Los que están del lado de enfrente dicen que es una porquería. Una obra mal concebida, que complica el tránsito de miles de conductores para favorecer a unos pocos ciclistas. Una nueva demostración del mal gusto con el que la administración Cosse diseña sus obras y afea la ciudad. Un canto al ego de la Faraona.
Sin embargo, ninguno de los dos grupos parecen haber circulado por allí. Por eso opinan obnubilados por la pasión partidaria. Y por eso siento, como usuario regular de 18 de julio en chiva, que debo describir los problemas que encontré en el camino.
Uno es la educación de los usuarios. O mejor dicho, la ausencia total de educación. Al ver los videos filmados por el dron municipal, usted se imagina que anda por Ámsterdam. Verá ciclistas con modernos cascos y bicis de refinada factura, sonriendo y disfrutando la combinación de actividad física con el traslado al laburo. Pero al bajar del dron y montarse en la verde pista, verá que aquello es mucho más parecido a Indonesia que a Holanda. Si el tránsito tradicional -plagado de leyes, normas, carteles, señales, inspectores y policías- es un verdadero caos en el cual nadie respeta a nadie, imagine lo que es el de las bicicletas.
Dentro de ese contexto, habiéndola usado ya muchas veces y a pesar de privar a varios conductores de ómnibus del pasatiempos de tirarme la unidad encima, concluí que mi seguridad como ciclista es mayor en la calle que sobre la cinta pintada de verde.
Enumero algo de lo que vi en esos viajes por la ciclovía: muchos ciclistas que mandaban mensajes por celular mientras conducían sin la ayuda de las manos. Peatones que cruzaban con el semáforo en amarillo y, al no poder llegar a la otra orilla de la avenida, esperaban la luz verde sobre la pista. Vi veteranos que parecían estar cumpliendo las órdenes del médico que les recomendó hacer ejercicio y que navegaban con viento suave, sin importarles entorpecer al prójimo. Y claro, tras ellos vienen los impacientes que se largan a pasarlos sin contemplar que puede venir otra chiva de frente. Me crucé con garroneros, avivados, velocistas, delivery´s que pisteaban como Federico Moreira en la Contrarreloj, bicis con megáfono que anunciaban a paso de tortuga ofertas en comercios, runners, triciclos arrastrando trailers y hasta una persona durmiendo la mona.

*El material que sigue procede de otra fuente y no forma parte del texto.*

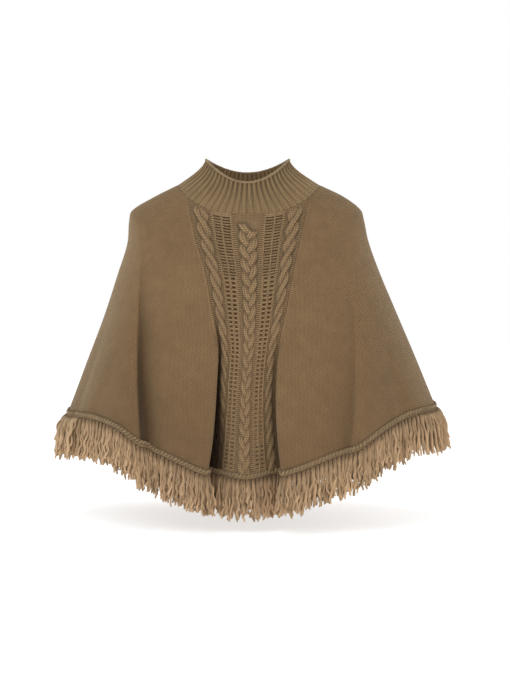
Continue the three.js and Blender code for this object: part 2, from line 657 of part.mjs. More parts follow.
// A comb of locks under one stretch of the lower edge: each lock grows from its own cell of the strip.
function fringe(from, to, seed) {
  const line = stretch(bandRings[1], from, to);
  const lengths = [0];
  for (let i = 1; i < line.length; i++)
    lengths.push(lengths[i - 1] + line[i].point.distanceTo(line[i - 1].point));
  const total = lengths.at(-1);
  const count = Math.round(total / LOCK_PITCH);
  const pitch = total / count;
  const at = (distance) => {
    let i = lengths.findIndex((length) => length > distance) - 1;
    if (i < 0) i = line.length - 2;
    const t = (distance - lengths[i]) / (lengths[i + 1] - lengths[i]);
    const [a, b] = [line[i], line[i + 1]];
    const normal = a.normal.clone().lerp(b.normal, t);
    return {
      point: a.point.clone().lerp(b.point, t),
      normal,
      outward: new THREE.Vector3(normal.x, normal.y, 0).normalize(),
    };
  };
  const drop = new THREE.Vector3(0, 0, -1);
  const ends = Array.from({ length: count + 1 }, (_, i) => at(i * pitch));
  const middleOff = BAND_PROUD - BAND_WALL / 2;
  const corners = ends.map((end) => {
    const faces = [1, -1].map((way) => moved(end, middleOff + (way * STRIP_WALL) / 2));
    const lowered = (distance) => faces.map((p) => p.clone().addScaledVector(drop, distance));
    return { top: lowered(STRIP_GAP), bottom: lowered(STRIP_GAP + STRIP_HEIGHT) };
  });
  const triangles = [];
  const quad = (a, b, c, d) => triangles.push([a, b, c], [a, c, d]);
  for (let i = 0; i < count; i++) {
    const [a, b] = [corners[i], corners[i + 1]];
    quad(a.top[0], b.top[0], b.bottom[0], a.bottom[0]);
    quad(b.top[1], a.top[1], a.bottom[1], b.bottom[1]);
    quad(a.top[1], b.top[1], b.top[0], a.top[0]);
    const middle = at((i + 0.5) * pitch);
    const chance = (k) => repeatable(seed + i * SEED_STEP + k);
    const length = lerp(LOCK_LENGTH.least, LOCK_LENGTH.most, chance(1));
    const along = b.top[0].clone().sub(a.top[0]).normalize();
    const root = moved(middle, middleOff).addScaledVector(drop, STRIP_GAP + STRIP_HEIGHT);
    const sway = (chance(2) - 0.5) * pitch * LOCK_SWAY;
    const bow = (1 + Math.sin(i * LOCK_SPRING.turn + seed)) / 2;
    const spring = lerp(LOCK_SPRING.least, LOCK_SPRING.most, bow);
    const lean = LOCK_LEAN * easeBetween(LOCK_LEAN_FROM, 1, Math.abs(middle.point.x) / HEM_HALF);
    const centreAt = (t) =>
      root
        .clone()
        .addScaledVector(drop, length * t)
        .addScaledVector(along, sway * t)
        .addScaledVector(middle.outward, lean * t + spring * Math.sin(Math.PI * t * LOCK_SPRING.reach));
    const [w, t] = [(pitch * LOCK.waistWidth) / 2, LOCK.waistThick / 2];
    const waist = [[-w, t], [w, t], [w, -t], [-w, -t]].map(([x, y]) =>
      centreAt(LOCK.waistAt).addScaledVector(along, x).addScaledVector(middle.outward, y),
    );
    const cell = [a.bottom[0], b.bottom[0], b.bottom[1], a.bottom[1]];
    for (let k = 0; k < 4; k++) quad(cell[k], cell[(k + 1) % 4], waist[(k + 1) % 4], waist[k]);
    const tip = [-1, 1].map((way) => centreAt(1).addScaledVector(along, (way * pitch * LOCK.endWidth) / 2));
    quad(waist[0], waist[1], tip[1], tip[0]);
    quad(waist[2], waist[3], tip[0], tip[1]);
    triangles.push([waist[1], waist[2], tip[1]], [waist[3], waist[0], tip[0]]);
  }
  const [first, last] = [corners[0], corners[count]];
  quad(first.top[1], first.top[0], first.bottom[0], first.bottom[1]);
  quad(last.top[0], last.top[1], last.bottom[1], last.bottom[0]);
  return geometryOf(triangles);
}

const BACK_MIDDLE = LEFT_SIDE + BACK_STEPS / 2;
const FRINGES = [
  { name: "fringe_front_right", from: 0, to: RIGHT_SEAM, seed: 11 },
  { name: "fringe_front_middle", from: RIGHT_SEAM, to: LEFT_SEAM, seed: 1013 },
  { name: "fringe_front_left", from: LEFT_SEAM, to: LEFT_SIDE, seed: 2027 },
  { name: "fringe_back_left", from: LEFT_SIDE, to: BACK_MIDDLE, seed: 3041 },
  { name: "fringe_back_right", from: BACK_MIDDLE, to: RING_COUNT, seed: 4057 },
];
const PIECES = [
  { name: "collar", material: RIB_YARN, make: collar },
  { name: "front_right", material: YARN, make: () => plainPanel(0, RIGHT_SEAM) },
  { name: "cable_panel", material: CABLE_YARN, make: cabledPanel },
  { name: "front_left", material: YARN, make: () => plainPanel(LEFT_SEAM, LEFT_SIDE) },
  { name: "back", material: YARN, make: () => plainPanel(LEFT_SIDE, RING_COUNT) },
  { name: "hem_band_front", material: CABLE_YARN, make: () => hemBand(0, LEFT_SIDE) },
  { name: "hem_band_back", material: CABLE_YARN, make: () => hemBand(LEFT_SIDE, RING_COUNT) },
  ...FRINGES.map(({ name, from, to, seed }) => ({
    name,
    material: FRINGE_YARN,
    make: () => fringe(from, to, seed),
  })),
];

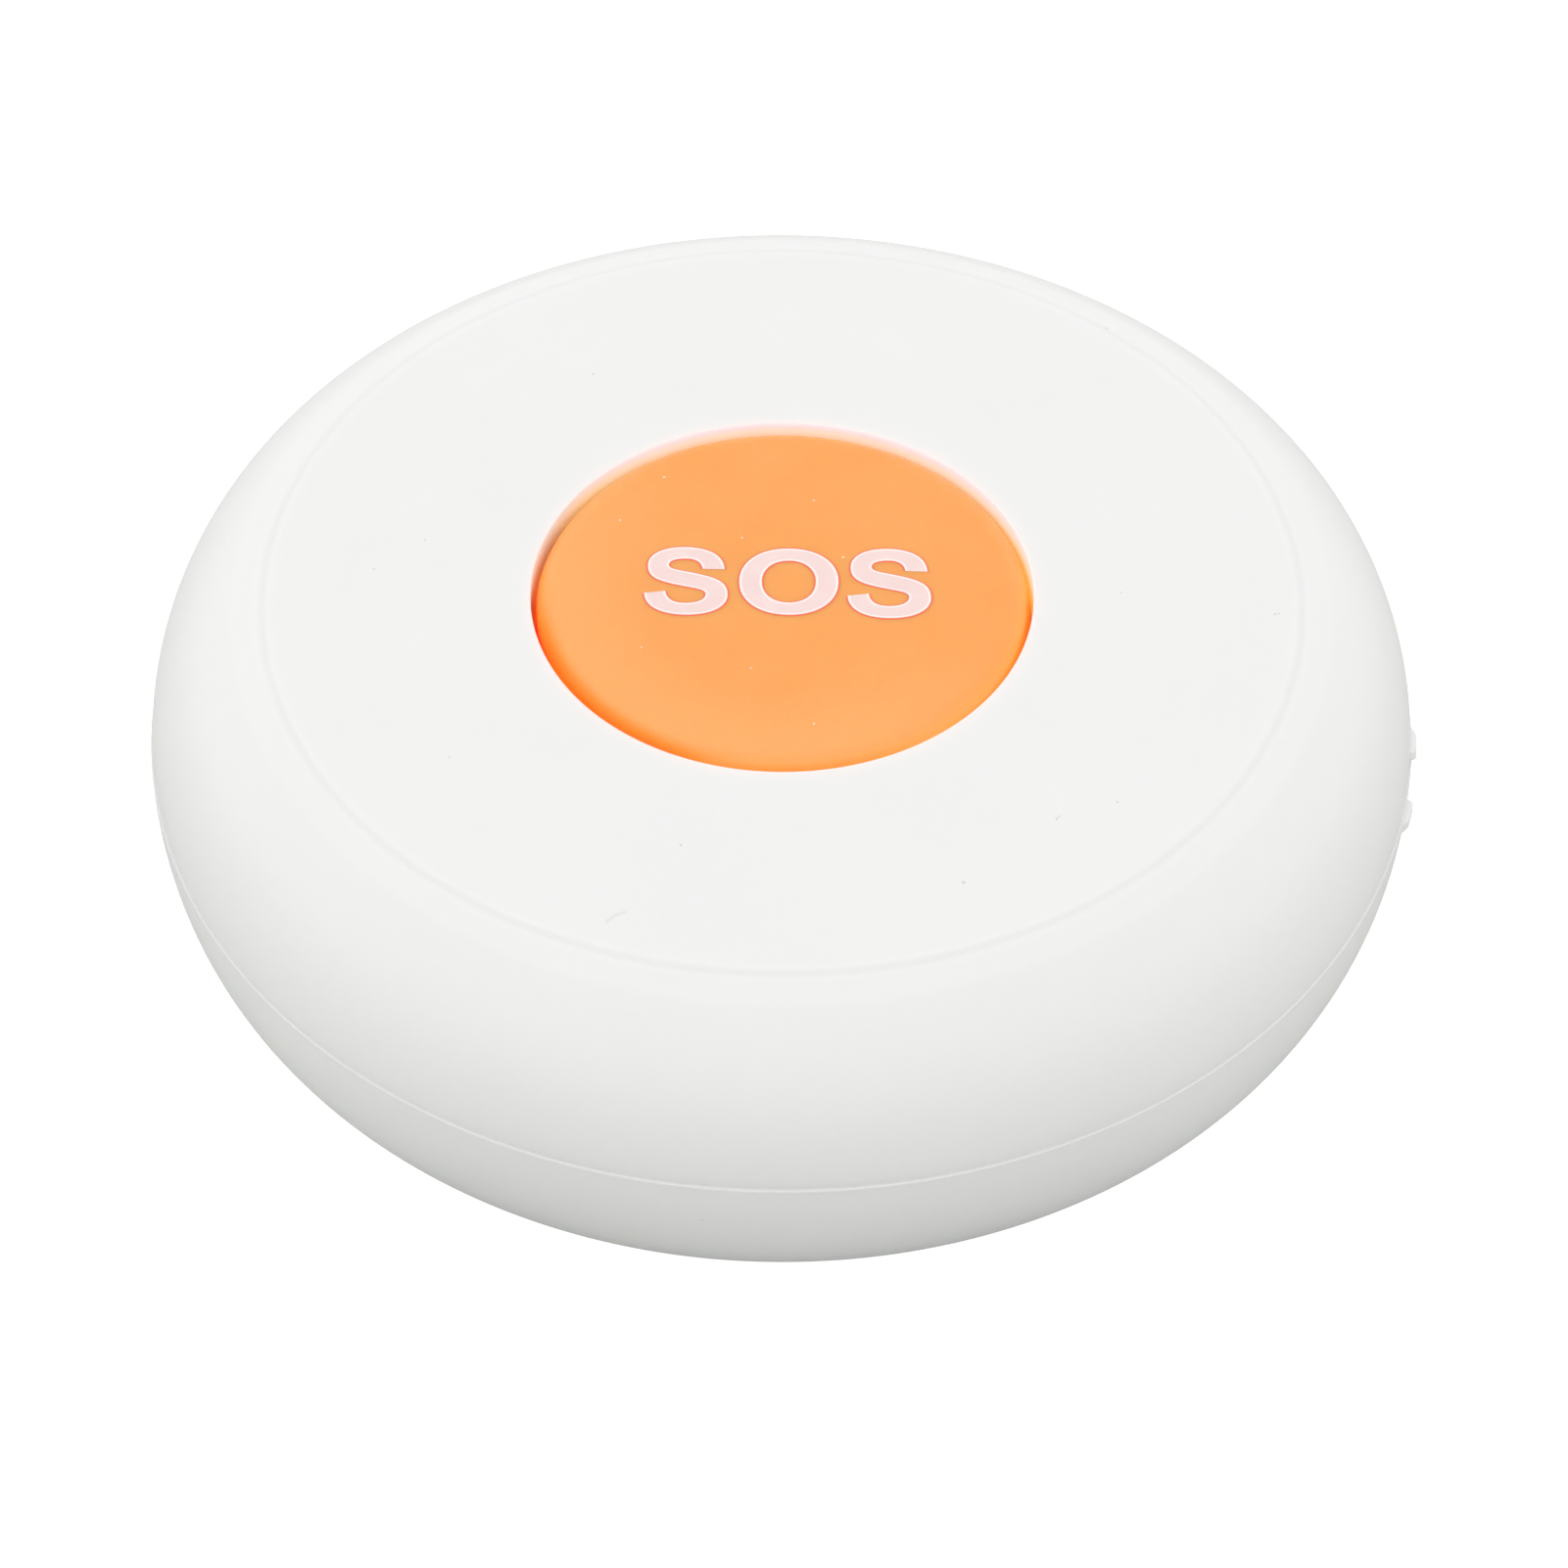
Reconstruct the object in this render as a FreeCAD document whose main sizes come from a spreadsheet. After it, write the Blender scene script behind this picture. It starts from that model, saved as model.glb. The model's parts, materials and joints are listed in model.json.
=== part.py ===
import FreeCAD, Part
import math
import os
import Sketcher

# Wireless panic button: a round moulded case of two shells with a wide push button in its top.
# The base stands on Z = 0 with its centre at the origin, +Z is up, and the button is read from -Y.

doc = FreeCAD.newDocument("PanicButton")
sheet = doc.addObject("Spreadsheet::Sheet", "Sizes")

# Driving dimensions, in millimetres and degrees.
sizes = {
    # Case
    "bodyRadius": 32.5,
    "baseDepth": 10.0,
    "domeRise": 9.0,
    "domeRun": 7.0,
    "baseRun": 5.8,
    "wall": 1.9,
    "roof": 2.0,
    "floorThick": 2.2,
    "seamStep": 0.1,
    "ringInset": 6.1,
    "ringWidth": 0.4,
    "ringDepth": 0.06,
    # Joint between the shells
    "tongueThick": 0.9,
    "tongueRise": 1.2,
    "tongueGap": 0.1,
    "gasketThick": 0.7,
    "gasketPlay": 0.1,
    # Marks that the moulding gates leave on the rim of each shell
    "gateWidth": 1.9,
    "gateRise": 0.6,
    "gateProud": 0.32,
    "gateRoot": 0.8,
    "gateLift": 0.25,
    "upperGateAngle": -3.9,
    "lowerGateAngle": -11.3,
    # Case screws, their towers in the base and the bosses above them
    "screwCircle": 23.3,
    "screwCount": 3,
    "screwShank": 1.1,
    "screwLength": 9.0,
    "screwHead": 2.3,
    "screwHeadRise": 1.5,
    "screwPlay": 0.3,
    "threadPlay": 0.03,
    "driveWidth": 0.6,
    "driveSpan": 2.4,
    "driveDepth": 0.8,
    "seatRise": 3.0,
    "towerWall": 0.8,
    "towerRise": 2.2,
    "bossWall": 1.7,
    "bossPlay": 0.1,
    # Button
    "boreRadius": 12.85,
    "boreEdge": 0.12,
    "boreGap": 0.28,
    "capSink": 0.1,
    "capRoof": 1.8,
    "capEdge": 1.2,
    "skirtThick": 1.3,
    "flangeReach": 1.1,
    "flangeThick": 1.1,
    "collarThick": 1.7,
    "collarDepth": 3.0,
    "sealThick": 0.5,
    "sealPlay": 0.05,
    "buttonTravel": 0.5,
    "postRadius": 1.6,
    "postPlay": 0.05,
    "postRibSpan": 8.4,
    "postRibGap": 0.8,
    "ribThick": 1.0,
    "cupThick": 0.8,
    "cupRise": 1.2,
    "keyCount": 3,
    "keyWidth": 2.4,
    "keyPlay": 0.2,
    # Ribs of the shells
    "roofRibRise": 2.2,
    "floorRibRise": 1.4,
    "floorRibCount": 6,
    "ribInset": 4.4,
    # Return spring
    "springWire": 0.5,
    "springRadius": 5.6,
    "springPitch": 1.45,
    "springPlay": 0.05,
    # Circuit board on its posts
    "boardRadius": 20.0,
    "boardThick": 1.2,
    "boardHoleInset": 2.5,
    "boardScrewCount": 3,
    "boardShank": 0.9,
    "boardScrewLength": 5.0,
    "boardHead": 1.7,
    "boardHeadRise": 1.2,
    "boardPostWall": 1.4,
    # Switch under the button
    "switchWidth": 6.0,
    "switchRise": 3.5,
    "switchCover": 0.3,
    "clipCount": 2,
    "switchCavity": 2.6,
    "domePressed": 0.9,
    "plungerRadius": 1.7,
    "plungerPlay": 0.05,
    "plungerFlange": 0.6,
    "plungerFlangeThick": 0.5,
    "plungerProud": 1.2,
    "domeThick": 0.1,
    "legThick": 0.25,
    "legWidth": 0.7,
    "legReach": 1.1,
    "legSpread": 2.25,
    # Coin cell in its cradle
    "cellRadius": 12.25,
    "cellThick": 4.8,
    "cellEdge": 0.5,
    "cellCapInset": 1.0,
    "cellCapRise": 0.25,
    "cellPlay": 0.1,
    "cradleInner": 14.9,
    "cradleThick": 1.2,
    "cradleRise": 5.2,
    "cradleRibCount": 4,
    "cradleRibTurn": 45.0,
    "stripThick": 0.25,
    "stripWidth": 5.0,
    "stripGap": 0.8,
    # Battery door
    "doorHole": 13.2,
    "doorPlay": 0.25,
    "doorReach": 2.2,
    "doorRecess": 1.2,
    "doorSink": 0.3,
    "doorTabThick": 0.8,
    "doorTabWidth": 4.0,
    "doorTabReach": 1.1,
    "doorTabPlay": 0.1,
    "doorTabCount": 3,
    "doorTurn": 25.0,
    "doorSealWire": 0.7,
    "coinSlotWidth": 1.8,
    "coinSlotLength": 17.0,
    "coinSlotDepth": 1.0,
    # Parts on the board
    "partGap": 0.02,
    "chipWidth": 4.0,
    "chipLength": 5.0,
    "chipRise": 1.5,
    "radioWidth": 5.0,
    "radioRise": 0.9,
    "crystalLength": 5.0,
    "crystalWidth": 3.2,
    "crystalRise": 1.3,
    "lampLength": 3.5,
    "lampWidth": 2.8,
    "lampRise": 1.0,
    "lampLens": 1.2,
    "smallLength": 2.0,
    "smallWidth": 1.25,
    "smallRise": 0.8,
    "smallPitch": 2.4,
    "smallCount": 4,
    "innerRing": 9.6,
    "outerRing": 16.9,
    "coilRadius": 1.8,
    "coilWire": 0.6,
    "coilPitch": 1.5,
    "coilTurns": 5,
    # Where they stand, as turns from +X
    "chipAngle": 90.0,
    "radioAngle": 210.0,
    "crystalAngle": 232.0,
    "lampAngle": 0.0,
    "capacitorAngle": 120.0,
    "resistorAngle": 180.0,
    "antennaAngle": -30.0,
}


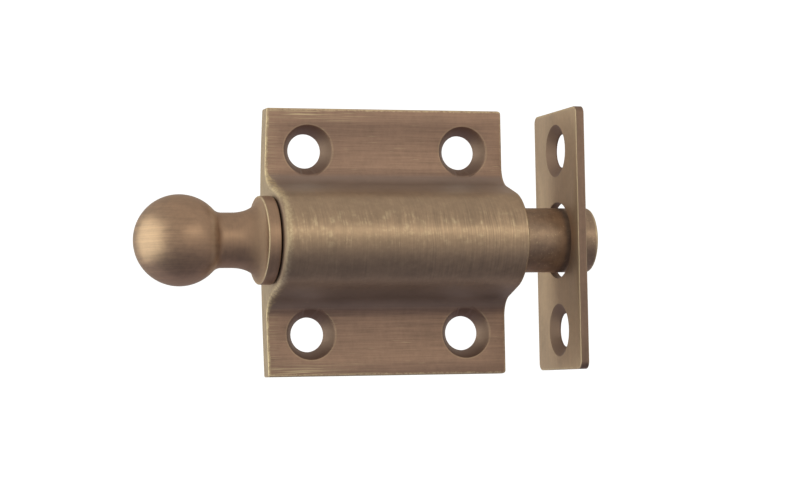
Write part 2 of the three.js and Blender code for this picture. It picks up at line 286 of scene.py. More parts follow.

Pero el peor de los problemas es que todo esto ocurre en una senda donde no hay margen para el error, pues el ancho de la misma es apenas suficiente para albergar dos bicis al mismo tiempo. No hay banquina ni descanso, y al otro lado de los bastones de goma que la separan del asfalto, hay, como en el juego de los adolescentes: lava. Salirse de la pista es morir. Ante cualquier imprevisto que lo obligue a cambiar el rumbo recto que usted lleva, caerá irremediablemente en un mar de lava. O sin metáforas: bajo las ruedas del tránsito de la principal avenida. Que en vez de con el Verde Carolina, quedará pintada con el rojo de su sangre.